Time, with its army of seconds, minutes and hours finally surrendered though, the battle paid with television, mooching, hair combing and fingernails bitten.

Perhaps I can incorporate your idea into this? If not, I think your idea is a good solution. I don't like the 'paid' bit but it'll do for now. 'Won' perhaps. 'won by'? Sound so ... awkward.
 

JBF

Staff member
Board Moderator
Try swapping 'bill' or 'dues' in for 'battle'. Less hostile overall (for battle, I'd expect something sharper and more vivid as opposed to the uneasy slog) and it suggests the cost as pertains to his state of mind.

Another option would be moving him ever further along. Have him standing on the sidewalk, restless, and do a quick overview of the past day or so. That gives you the immediacy of having him already in place, and lets you hit the high points of the hours preceding without having to try and detail empty time as it passes.
 

TheMightyAz

Mentor
Try swapping 'bill' or 'dues' in for 'battle'. Less hostile overall (for battle, I'd expect something sharper and more vivid as opposed to the uneasy slog) and it suggests the cost as pertains to his state of mind.

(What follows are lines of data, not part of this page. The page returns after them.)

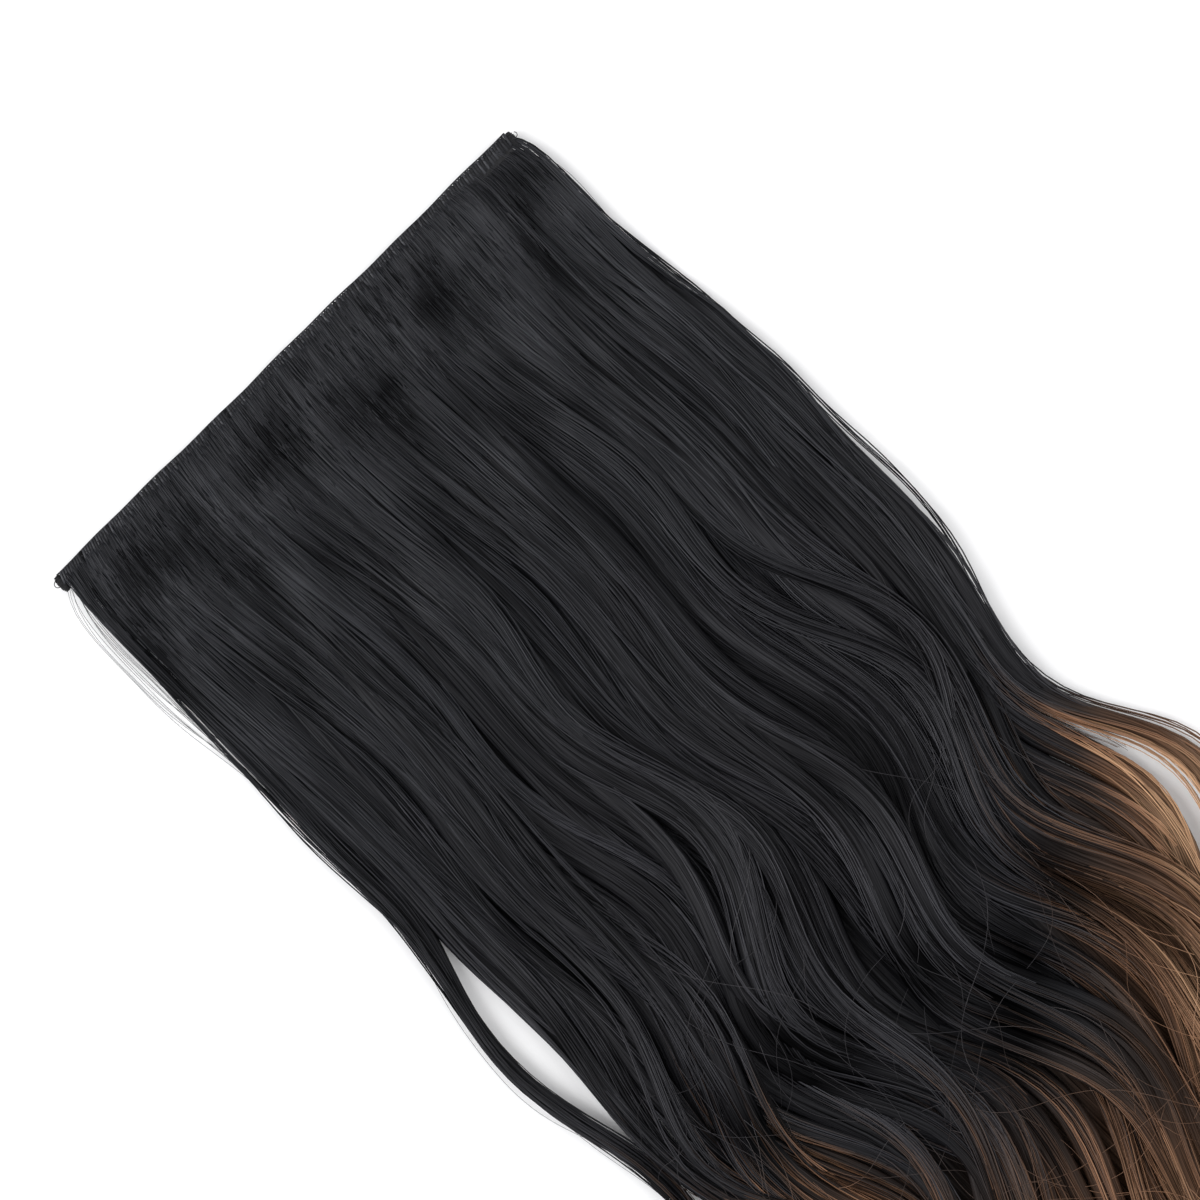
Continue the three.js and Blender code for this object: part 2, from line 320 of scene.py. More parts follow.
def lock_course(hair, lock, down, crest_shift=0.0, swing_share=1.0):
    """A lock's middle, underside, half width and half thickness at places down the hair."""
    along = down / (hair.length * lock.reach)
    turn = 2 * np.pi * (down / hair.wave_length - lock.crest - crest_shift)
    fill = ease((down - HAIR_START) / hair.fill_run)
    waving = ease((down - hair.wave_start) / hair.wave_growth)
    tapering = np.clip((along - hair.taper_start) / (1 - hair.taper_start), 0, 1)
    taper = 1 - (1 - hair.tip_width / hair.lock_width) * tapering ** 2
    thickness = lerp(hair.root_thickness, hair.lock_thickness, fill) * np.sqrt(taper)
    bow = lock.bow * np.sin(np.pi * along)
    bow = bow + lock.flare * np.sin(np.pi * np.clip(down / hair.flare_run, 0, 1)) ** 2
    across = HALF_TRACK * (lerp(lock.root, lock.tip, along) + bow)
    across = across + hair.wave_swing * lock.swing * swing_share * waving * np.cos(turn)
    low = underside(hair, down) + hair.lock_thickness * lock.lift * fill * taper
    low = low + hair.wave_rise * lock.rise * waving * (0.5 + 0.5 * np.sin(turn))
    narrow = lerp(1.0, lock.waist, ease((down - 0.14) / 0.06))
    return across, low, hair.lock_width * lock.breadth * narrow * taper / 2, thickness / 2


WISPS_PER_LOCK = 4
WISP_OVERLAP = 2.1
NARROW = 0.5  # A lock of less breadth than this is a narrow one at a flank


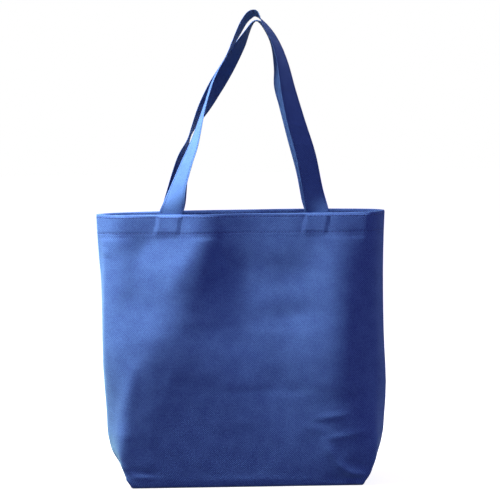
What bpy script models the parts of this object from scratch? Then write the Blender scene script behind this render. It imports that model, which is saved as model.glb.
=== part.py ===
"""A shopping tote of non-woven fabric, standing open with its two long handles held up.

Metres, +Z up. The front of the bag faces -Y and its width runs along X.
The origin is on the ground, at the middle of the bag's mouth.
The bag is one sheet folded up from the base, with its top edge turned down inside as a hem.
Each handle is a flat strap whose ends turn up under the hem's raw edge.
"""

import math

import bmesh
import bpy
from mathutils import Vector

# Driving sizes of the bag
FLAT_WIDTH = 0.410  # side seam to side seam, with the bag pressed flat
HEIGHT = 0.381
GUSSET = 0.084  # depth of the boxed base, front to back
SHEET = 0.0005  # thickness of the fabric
HEM_DEPTH = 0.029
BASE_ROUND = 0.004  # how softly the base folds up into the walls
MOUTH_FRONT = 0.029  # how far the front edge of the mouth stands from the side seams
MOUTH_BACK = 0.037
BASE_SHIFT = 0.004  # the base stands this far to the right of the mouth
BELLY_FRONT = 0.009  # how far the front wall swells out over the base
BELLY_REAR = 0.0085

# Driving sizes of the broad folds
RIDGE_OUT = 0.0080  # from the left box corner up to the left end of the front handle
VALLEY_IN = 0.0095  # from the right box corner up to the middle of the mouth
CREST_OUT = 0.0045  # upright, at the right of the front wall
REAR_RIDGE_OUT = 0.0050
REAR_VALLEY_IN = 0.0060

# Driving sizes of the handles
STRAP_WIDTH = 0.0315
STRAP_THICKNESS = 0.0014
STRAP_SPREAD = 0.102  # from the middle of a handle to the middle of each of its ends
STRAP_SHIFT = 0.0045
STRAP_TUCK = 0.016  # length of strap end that is hidden between wall and hem
STRAP_LEAN = math.radians(11)  # both ends are sewn on leaning to the right
TWIST_START = 0.030  # length above the mouth in which a limb starts to twist
FLAT_TWIST = 82  # twist in degrees of a strap that lies flat along the wall
FRONT_RISE = 0.2755  # height of each loop above the mouth
REAR_RISE = 0.2655
GAP = 0.00032  # between layers that are sewn together
POCKET_MARGIN = 0.020  # the hem stands off the wall this far beyond each strap end
POCKET_FADE = 0.014

# How finely the sheet and the straps are divided
WALL_COLUMNS = 22
FACET_COLUMNS = 3
STRAP_STEPS = 74
UP_STEPS = 15

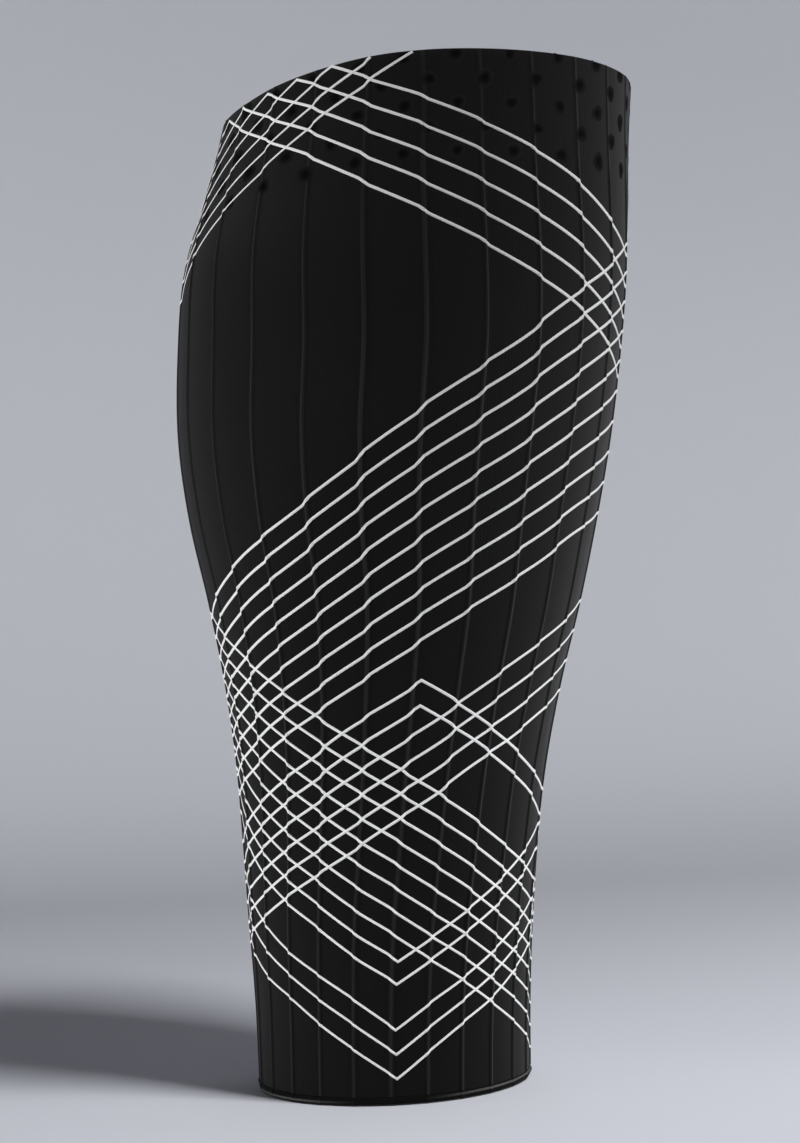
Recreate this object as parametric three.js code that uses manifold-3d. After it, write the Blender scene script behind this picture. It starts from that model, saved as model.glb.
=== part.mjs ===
// A calf sleeve in the form that it has when it is worn: a ribbed knit tube, a band under its
// top edge with grip dots on the inside, and a rolled hem round the ankle opening.
//
// Millimetres. +Z runs up the leg, -Y points to the shin and +Y to the back of the calf. The
// origin is the centre of the ankle opening.

import * as THREE from 'three';
import { mergeVertices } from 'three/addons/utils/BufferGeometryUtils.js';
import Module from 'manifold-3d';

// Driving dimensions. Depths run from shin to calf and breadths from side to side, both over
// the fabric's outside.
const sleeveHeight = 281.2;
const ankleDepth = 77.4;
const ankleBreadth = 73.5;
const calfDepth = 126.4;
const calfBreadth = 120.1;
const topDepth = 114.4;
const topBreadth = 108.7;
const topLean = 10; // how far the top opening's centre lies towards the shin
const topEdgeDrop = 10.3; // fall of the top edge from the shin to the back of the calf
const ankleEdgeTilt = 2.6; // rise of the ankle edge at the shin, and its fall at the back

const fabricWall = 1.2;
const pieceGap = 0.3;

const ribCount = 24;
const ribWidth = 1.6;
const ribRise = 0.5;

const gripBandHeight = 31;
const dotColumns = 25;
const dotRows = 5;
const dotDiameter = 3;
const dotTopDiameter = 1.8;
const dotRise = 0.5;
const dotRoot = 0.2; // how deep a dot's root is sunk into the fabric
const dotRowPitch = 6.5;
const dotEdgeMargin = 0.4; // top edge to the first row of dots
const dotStart = 2; // degrees round from the first rib to the first dot

const hemHeight = 2.2;
const hemWall = 1.9;

const tubeSteps = 12; // rows of faces up the tube
const bandSteps = 2;
const dotSides = 6;

// The worn form, from the ankle edge up. rise is a share of sleeveHeight. ankle and calf are
// the shares of those two sizes that a section takes, and the rest is the top opening's.
// lean is a share of topLean. ribDrift is how far the ribs have wandered round, in degrees.
const sections = [
  { rise: 0.0, ankle: 1, calf: 0, lean: 0, ribDrift: -1.5 },
  { rise: 0.08, ankle: 0.98, calf: 0.02, lean: -0.06, ribDrift: -0.6 },
  { rise: 0.16, ankle: 0.93, calf: 0.07, lean: -0.11, ribDrift: 1.0 },
  { rise: 0.24, ankle: 0.86, calf: 0.14, lean: -0.12, ribDrift: 3.3 },
  { rise: 0.32, ankle: 0.77, calf: 0.23, lean: -0.1, ribDrift: 5.2 },
  { rise: 0.4, ankle: 0.62, calf: 0.38, lean: -0.06, ribDrift: 6.6 },
  { rise: 0.48, ankle: 0.42, calf: 0.58, lean: -0.02, ribDrift: 7.3 },
  { rise: 0.56, ankle: 0.22, calf: 0.78, lean: -0.05, ribDrift: 6.8 },
  { rise: 0.64, ankle: 0.07, calf: 0.93, lean: -0.03, ribDrift: 6.6 },
  { rise: 0.73, ankle: 0, calf: 1, lean: 0.1, ribDrift: 6.5 },
  { rise: 0.81, ankle: 0, calf: 0.99, lean: 0.29, ribDrift: 4.5 },
  { rise: 0.89, ankle: 0, calf: 0.54, lean: 0.61, ribDrift: 1.2 },
  { rise: 0.96, ankle: 0, calf: 0.12, lean: 0.88, ribDrift: -1.0 },
  { rise: 1.0, ankle: 0, calf: 0, lean: 1, ribDrift: -2.5 },
];

const columns = ['ankle', 'calf', 'lean', 'ribDrift'];
const form = new THREE.CubicInterpolant(
  sections.map((section) => section.rise),
  sections.flatMap((section) => columns.map((column) => section[column])),
  columns.length,
);

// The section at one height: its half sizes over the fabric, its lean and the ribs' turn.
function sectionAt(height) {
  const [ankle, calf, lean, ribDrift] = form.evaluate(height / sleeveHeight);
  const top = 1 - ankle - calf;
  return {
    halfDepth: (ankle * ankleDepth + calf * calfDepth + top * topDepth) / 2,
    halfBreadth: (ankle * ankleBreadth + calf * calfBreadth + top * topBreadth) / 2,
    lean: lean * topLean,
    ribTurn: THREE.MathUtils.degToRad(ribDrift),
  };
}

// A point at one angle round the leg (0 at +X, a quarter turn at the back of the calf), out
// from the plain fabric's outside by offset.
function pointAt(angle, height, offset) {
  const { halfDepth, halfBreadth, lean } = sectionAt(height);
  return new THREE.Vector3(
    (halfBreadth + offset) * Math.cos(angle),
    (halfDepth + offset) * Math.sin(angle) - lean,
    height,
  );
}

// The heights of the two open edges. backShare is 0 at the shin and 1 at the back of the calf.
const backShare = (angle) => (1 + Math.sin(angle)) / 2;
const topEdge = (angle) => sleeveHeight - topEdgeDrop * backShare(angle) ** 3;
const ankleEdge = (angle) => ankleEdgeTilt * (1 - 2 * backShare(angle));

// One point of a ring, with the angle that it lies at.
function ringPoint(angle, height, offset) {
  return { angle, position: pointAt(angle, height, offset) };
}

// A closed body from rings of points, which may differ in number. Each ring joins the next,
// and the last joins the first. Points run anticlockwise seen from above, and rings go up
// outside and down inside. Two rings are joined by walking round both, always on to the
// nearer next point.
function bodyFromRings(rings) {
  const angleOf = (ring, step) => (
    ring[step % ring.length].angle + (step >= ring.length ? 2 * Math.PI : 0)
  );
  const indices = [];
  let start = 0;
  rings.forEach((ring, row) => {
    const next = rings[(row + 1) % rings.length];
    const nextStart = row + 1 < rings.length ? start + ring.length : 0;
    let here = 0;
    let there = 0;
    while (here < ring.length || there < next.length) {
      const a = start + (here % ring.length);
      const b = nextStart + (there % next.length);
      const onHere = there === next.length || (
        here < ring.length && angleOf(ring, here + 1) <= angleOf(next, there + 1)
      );
      if (onHere) {
        here += 1;
        indices.push(a, start + (here % ring.length), b);
      } else {
        there += 1;
        indices.push(a, nextStart + (there % next.length), b);
      }
    }
    start += ring.length;
  });
  const points = rings.flat().map(({ position }) => position);
  const geometry = new THREE.BufferGeometry().setFromPoints(points);
  geometry.setIndex(indices);
  return geometry;
}

// One ring of the fabric at the height that edge gives for an angle. Outside, each rib takes a
// point at either foot and one on its crest, and another lies halfway to the next rib. The
// inner face is smooth, with two points for each rib.
function fabricRing(edge, outside) {
  const pitch = (2 * Math.PI) / ribCount;
  return Array.from({ length: ribCount }, (_, rib) => {
    const crest = rib * pitch + sectionAt(edge(rib * pitch)).ribTurn;
    const halfway = crest + pitch / 2;
    if (!outside) {
      return [crest, halfway].map((angle) => ringPoint(angle, edge(angle), -fabricWall));
    }
    const { halfDepth, halfBreadth } = sectionAt(edge(crest));
    const footTurn = ribWidth / (halfDepth + halfBreadth);
    return [
      ringPoint(crest - footTurn, edge(crest - footTurn), 0),
      ringPoint(crest, edge(crest), ribRise),
      ringPoint(crest + footTurn, edge(crest + footTurn), 0),
      ringPoint(halfway, edge(halfway), 0),
    ];
  }).flat();
}

// A ribbed wall of fabric between two edges, with as many rows of faces as steps.
function fabricWallBody(lowEdge, highEdge, steps) {
  const edges = Array.from({ length: steps + 1 }, (_, step) => (angle) => (
    THREE.MathUtils.lerp(lowEdge(angle), highEdge(angle), step / steps)
  ));
  const outer = edges.map((edge) => fabricRing(edge, true));
  const inner = edges.map((edge) => fabricRing(edge, false)).reverse();
  return bodyFromRings([...outer, ...inner]);
}

// The edges between the pieces.
const bandEdge = (angle) => topEdge(angle) - gripBandHeight;
const tubeTop = (angle) => bandEdge(angle) - pieceGap;
const hemTop = (angle) => ankleEdge(angle) + hemHeight;
const tubeFoot = (angle) => hemTop(angle) + pieceGap;

function makeCalfTube() {
  return fabricWallBody(tubeFoot, tubeTop, tubeSteps);
}

// The hem is a roll: full at mid height, drawn in a little at its two edges.
function makeAnkleHem() {
  const rollOut = (hemWall - fabricWall) / 2;
  const profile = [
    { share: 0, offset: rollOut / 2 },
    { share: 0.5, offset: rollOut },
    { share: 1, offset: 0 },
    { share: 1, offset: -fabricWall },
    { share: 0.5, offset: -fabricWall - rollOut },
    { share: 0, offset: -fabricWall - rollOut / 2 },
  ];
  const points = ribCount * 3;
  return bodyFromRings(profile.map(({ share, offset }) => (
    Array.from({ length: points }, (_, point) => {
      const angle = (point / points) * 2 * Math.PI;
      return ringPoint(angle, ankleEdge(angle) + share * hemHeight, offset);
    })
  )));
}

// A grip dot: a low frustum that stands in from the fabric's inner face, with its root sunk into
// the fabric. It is as wide as dotDiameter where it leaves the fabric.
function makeDot(angle, height) {
  const flare = (dotDiameter - dotTopDiameter) / dotRise;
  const ends = [
    { offset: dotRoot - fabricWall, diameter: dotDiameter + flare * dotRoot },
    { offset: -fabricWall - dotRise, diameter: dotTopDiameter },
  ];
  const rings = ends.map(({ offset, diameter }) => {
    const middle = pointAt(angle, height, offset);
    const side = pointAt(angle + 0.01, height, offset).sub(middle).normalize();
    return Array.from({ length: dotSides }, (_, point) => {
      const turn = (point / dotSides) * 2 * Math.PI;
      return middle.clone()
        .addScaledVector(side, (-Math.cos(turn) * diameter) / 2)
        .add(new THREE.Vector3(0, 0, (Math.sin(turn) * diameter) / 2));
    });
  });
  const indices = [];
  for (let point = 0; point < dotSides; point += 1) {
    const next = (point + 1) % dotSides;
    indices.push(point, next, dotSides + next, point, dotSides + next, dotSides + point);
    if (point > 1) {
      indices.push(0, point, point - 1);
      indices.push(dotSides, dotSides + point - 1, dotSides + point);
    }
  }
  const geometry = new THREE.BufferGeometry().setFromPoints(rings.flat());
  geometry.setIndex(indices);
  return geometry;
}

const wasm = await Module();
wasm.setup();

function toSolid(geometry) {
  geometry.deleteAttribute('normal');
  geometry.deleteAttribute('uv');
  const merged = mergeVertices(geometry);
  return new wasm.Manifold(new wasm.Mesh({
    numProp: 3,
    vertProperties: new Float32Array(merged.attributes.position.array),
    triVerts: new Uint32Array(merged.index.array),
  }));
}

function toGeometry(solid) {
  const { vertProperties, triVerts } = solid.getMesh();
  const geometry = new THREE.BufferGeometry();
  geometry.setAttribute('position', new THREE.BufferAttribute(vertProperties, 3));
  geometry.setIndex(new THREE.BufferAttribute(triVerts, 1));
  return geometry;
}

// The grip band: its ribbed wall with the rows of dots fused to the inside. Every other row is
// shifted by half a step, and the columns follow the ribs' drift.
function makeGripBand() {
  let band = toSolid(fabricWallBody(bandEdge, topEdge, bandSteps));
  const step = (2 * Math.PI) / dotColumns;
  for (let row = 0; row < dotRows; row += 1) {
    const drop = dotEdgeMargin + dotDiameter / 2 + row * dotRowPitch;
    for (let column = 0; column < dotColumns; column += 1) {
      const turn = (column + (row % 2) / 2) * step + THREE.MathUtils.degToRad(dotStart);
      const angle = turn + sectionAt(topEdge(turn) - drop).ribTurn;
      band = band.add(toSolid(makeDot(angle, topEdge(angle) - drop)));
    }
  }
  return toGeometry(band);
}

const fabricBlack = { color: 0x17171a, roughness: 0.9, metalness: 0 };
const hemBlack = { color: 0x1b1b1e, roughness: 0.85, metalness: 0 };

function addPiece(parent, name, geometry, look) {
  const piece = new THREE.Mesh(geometry, new THREE.MeshStandardMaterial(look));
  piece.name = name;
  parent.add(piece);
}

const sleeve = new THREE.Group();
sleeve.name = 'calf_sleeve';
addPiece(sleeve, 'calf_tube', makeCalfTube(), fabricBlack);
addPiece(sleeve, 'grip_band', makeGripBand(), fabricBlack);
addPiece(sleeve, 'ankle_hem', makeAnkleHem(), hemBlack);

export default sleeve;
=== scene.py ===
import math

import bpy
import numpy as np
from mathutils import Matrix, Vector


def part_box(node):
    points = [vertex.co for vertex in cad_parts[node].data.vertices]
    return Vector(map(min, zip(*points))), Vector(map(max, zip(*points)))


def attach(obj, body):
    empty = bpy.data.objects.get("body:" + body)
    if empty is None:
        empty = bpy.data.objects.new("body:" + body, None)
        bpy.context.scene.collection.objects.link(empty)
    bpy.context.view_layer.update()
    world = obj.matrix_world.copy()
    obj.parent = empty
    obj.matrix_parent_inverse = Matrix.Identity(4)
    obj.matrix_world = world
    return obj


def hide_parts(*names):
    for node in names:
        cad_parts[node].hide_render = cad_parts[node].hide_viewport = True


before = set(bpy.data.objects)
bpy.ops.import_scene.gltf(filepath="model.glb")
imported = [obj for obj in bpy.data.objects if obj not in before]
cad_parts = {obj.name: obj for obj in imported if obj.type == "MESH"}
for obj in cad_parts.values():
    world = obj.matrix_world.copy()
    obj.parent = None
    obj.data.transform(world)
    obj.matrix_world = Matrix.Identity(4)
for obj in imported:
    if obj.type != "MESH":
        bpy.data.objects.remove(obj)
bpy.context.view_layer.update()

# The looks of a calf sleeve in its worn form. Metres, +Z up the leg, -Y to the shin, +Y to the
# back of the calf. Places on the sleeve are given as an angle round the leg, in degrees, and a
# height. The angle is 0 at -X, where the camera looks, 90 at the shin and -90 at the back.

MM = 0.001

# The worn form, as in the part
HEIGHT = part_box("grip_band")[1].z
ANKLE_DEPTH, ANKLE_BREADTH = 77.4 * MM, 73.5 * MM
CALF_DEPTH, CALF_BREADTH = 126.4 * MM, 120.1 * MM
TOP_DEPTH, TOP_BREADTH = 114.4 * MM, 108.7 * MM
TOP_LEAN = 10 * MM
RIB_SEAT = 0.3 * MM
WALL = 1.2 * MM
BAND_HEIGHT = 31 * MM
HEM_HEIGHT, HEM_WALL = 2.2 * MM, 1.9 * MM
# The ankle edge climbs to the shin by its tilt, and hangs by its sag on the camera's side
ANKLE_EDGE_TILT, ANKLE_EDGE_SAG = 1.85 * MM, 0.7 * MM

# The ribs, which are lower on the band: the share of their rise there, and the height over which
# it falls to that
RIBS = 24
RIB_PITCH = 360 / RIBS
RIB_WIDTH, RIB_RISE = 1.7 * MM, 0.45 * MM
BAND_RIB_SHARE, BAND_RIB_FADE = 0.6, 4 * MM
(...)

Another option would be moving him ever further along. Have him standing on the sidewalk, restless, and do a quick overview of the past day or so. That gives you the immediacy of having him already in place, and lets you hit the high points of the hours preceding without having to try and detail empty time as it passes.

I like 'dues'. I think that does work better. The only problem is, I don't want any sign of 'negativity' in Tommy. I think you're onto something though. I could have him actually stood at 87 and reflecting on the day briefly. That would make the flow into the Lemon Girl appearing smooth.
 

TheMightyAz

Mentor
Try swapping 'bill' or 'dues' in for 'battle'. Less hostile overall (for battle, I'd expect something sharper and more vivid as opposed to the uneasy slog) and it suggests the cost as pertains to his state of mind.

Another option would be moving him ever further along. Have him standing on the sidewalk, restless, and do a quick overview of the past day or so. That gives you the immediacy of having him already in place, and lets you hit the high points of the hours preceding without having to try and detail empty time as it passes.

Your idea works better. I feel as if I've got something to work with here, even if it's not as tight as I would like it at the moment. Now THIS is something I can remember and take into other situations. Great stuff. Cheers.

He stood at 87, blurry eyed and eager. Time, with its army of seconds, minutes and hours had battled him through the night, tossed him in his sheets, prized his eyes open early, and dragged him through a painful morning.

Go past the point and look back! Something as simple as that and I haven't considered it before. You've sorted it for me and given me invaluable help here. Thank you very much.
 

TheMightyAz

Mentor
To my own amazement, I am occasionally of use. :cool:

I write quite linearly, probably because I'm a pantser more than anything else. Although I write mostly in 3rd person, I'm writing as if I'm the protagonist, imagining what words he/she would use. So effectively I'm kind of a stick at the back of my characters, guiding them through while stopping to ask 'how do YOU see this?' The idea of just moving them ahead and then thinking back just didn't occur to me. I'm in the moment at all times. I'm absolutely certain I have done this before but it's not something I've thought about at all. It solves so many problems, as simple as it seems.